The plight of Colombia’s female professional players comes as the country is bidding to host the 2023 Women’s World Cup. The Colombian soccer federation is hoping that FIFA will select the country to host the biggest event in the women’s game at the same time that many female players in the country are relying on food donations to survive. FIFA’s decision is scheduled for June 25.
“It doesn’t make any sense,” Rozo said. “We should be thinking about improving the situation of the players instead.”
As lockdowns across the region have stretched into months, most of Latin America’s players are looking at a future in which their livelihoods will remain uncertain.
Tentative plans are being discussed to find a way for much of the continent’s top men’s divisions to return to play, though without fans. But that won’t help the game’s most vulnerable players get back to their day jobs: playing soccer.

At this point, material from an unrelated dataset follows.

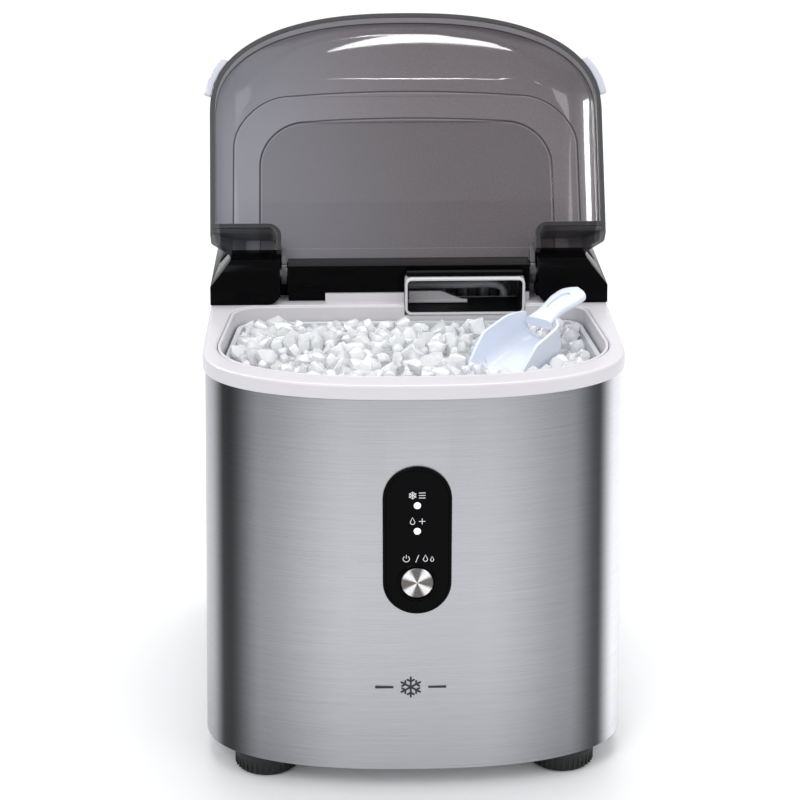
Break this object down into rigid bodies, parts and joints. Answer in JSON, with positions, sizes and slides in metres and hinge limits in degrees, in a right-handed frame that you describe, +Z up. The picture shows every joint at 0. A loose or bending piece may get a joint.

While in Panama a fundraising telethon is being planned, Colombia’s players’ union is only expecting to be able to provide a further 30 food packages for its players. With about 450 female players facing an extended period without an income, many are worried about the future.
“Think of all the problems women’s football has,” Perata said. “It has us wondering what’s going to happen?”
In the meantime, the players continue to train as best they can at home and hope soccer and their incomes will return.
Amarelis De Mera, who plays for Tauro in Panama, said some players are growing desperate.
“Whenever I mention that we might receive some food packages, I start receiving messages asking ‘When?’ and ‘Please tell us what day,’” the 35-year-old De Mera said. “We really need the help.”